The 6,000 mile gap between Alaa and Syria has not made her immune to the loss and bereavement that have enshrouded the country and its diaspora these past four years. Prior to the uprisings, Basatneh had not yet experienced the true meaning and impact of death. In the four years since the conflict began, she has lost friends and activists at the hands of the regime. The first was Omar, whose dedication to using peaceful means as a tool for creating change in Syria had served as a source of inspiration for her. A bright, 20-year old engineering student who spoke four languages, Omar had played an essential role in helping Syrian women from religious and ethnic minority groups organize protests. While the initial news of his death was devastating, it was word that several other friends had been killed as well, that forced her to pause and reflect. She wanted to channel the loss and sadness into something greater. It became, she says, her “duty to continue their legacy and uplift their voices.”

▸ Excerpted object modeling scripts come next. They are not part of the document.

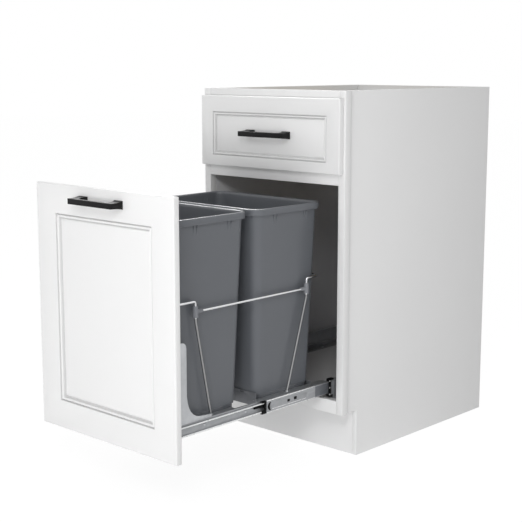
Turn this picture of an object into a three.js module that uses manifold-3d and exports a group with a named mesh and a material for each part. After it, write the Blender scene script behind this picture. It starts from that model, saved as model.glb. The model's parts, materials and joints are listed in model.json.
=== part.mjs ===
// Pull out waste bin cabinet: an 18 inch face-frame base cabinet with a shallow drawer above
// a door that rolls out on ball-bearing slides and carries two bins, one behind the other.
// Millimetres, +Z up, front towards -Y. Every length below is measured from the front of the
// face frame (Y = 0), the middle of the cabinet (X = 0) and the floor (Z = 0). The group at
// the end moves the whole so that its origin is the middle of its footprint.

import * as THREE from 'three';
import { mergeVertices } from 'three/addons/utils/BufferGeometryUtils.js';
import Module from 'manifold-3d';

const wasm = await Module();
wasm.setup();

// ---------------------------------------------------------------- driving dimensions

const CABINET_WIDTH = 457.2;
const CABINET_DEPTH = 609.6;
const CABINET_HEIGHT = 876.3;
const TOE_HEIGHT = 114.3;
const TOE_DEPTH = 63.5;
const BOARD = 12.7;
const FIT = 0.2;

const FRAME_DEPTH = 19.05;
const OPENING_HALF = 209.1;
const BOTTOM_RAIL_TOP = 146.4;
const MIDDLE_RAIL = [659.8, 697.9];
const TOP_RAIL_BOTTOM = 838.2;
const FLOOR_TOP = 142.4;

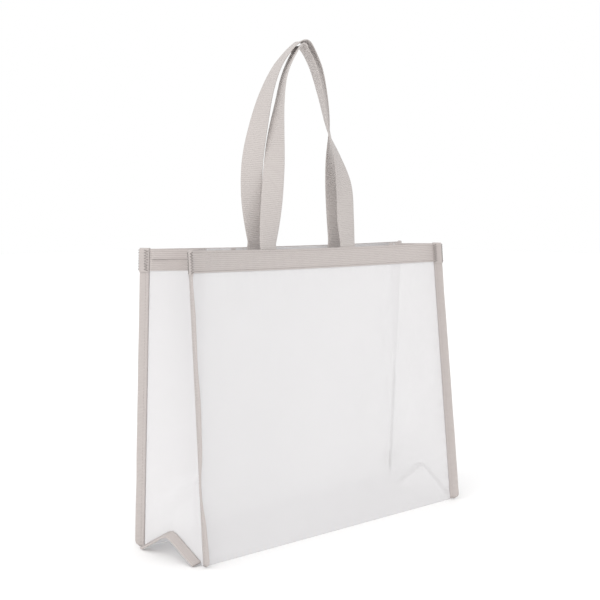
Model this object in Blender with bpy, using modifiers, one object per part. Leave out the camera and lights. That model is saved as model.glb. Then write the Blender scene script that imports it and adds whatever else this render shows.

Although Syria rarely seems to make the headlines these days unless it’s the release of staggering new statistics or the shocking brutality by ISIL fighters, activists in Syria continue to protest weekly against the regime and extremists who have exploited the country’s vulnerability. When asked what the average person can do to support Syria, Basatneh encourages people to use social media to share vital information about the plight of the Syrian people. She says activists haven’t yet lost hope but seeing the messages of support and encouragement from people in the far corners of the world provides them the motivation they need to push forward. This is the core of her belief that we should “never give up hope, no matter the struggle.”
In a 2012 visit to the liberated areas of Syria, Basatneh was able to witness the extent of destruction of the war on the daily lives of Syrians. It was during a visit to Aleppo that she first witnessed the destructive nature of the regime's TNT barrel bombs. She observed the dismal conditions of refugees in camps along both sides of the Syrian-Turkish border and the absolute poverty and uncertainty in which they live. While Alaa is still dedicated to fighting for a democratic, peaceful Syria, a natural extension of her work has been to highlight the suffering of Syria’s most vulnerable.
Education, for Basatneh, is the foundation upon which the future of Syria will be built. The refugee children’s desperate desire to return to school and continue their education is critical for Alaa. She feels the transformative power of education will be able to nurture generations of open-minded, tolerant individuals. That, she says, would be the best way to honor her friends and all those who have been lost in the fight for dignity and democracy.
Although her connections with Syria run deep, Basatneh is a proud Arab American, dedicated to building bridges between the rich cultures and traditions of the Middle East and U.S. It was at AAI’s 2011 National Leadership Conference, which aims to bring Arab Americans together to work in a cohesive voice, that Basatneh was able to make the connections that she describes as having been essential to what has happened in her life so far. When asked in the past if it’s even possible to reconcile the two identities she has always insisted that she can be and is both. To her, “every Arab living in the U.S. is living the American dream”. It’s this privilege of living within the confines of this country that makes it our responsibility to ensure that people in the Middle East and all over the world will one day be able to live with dignity and peace.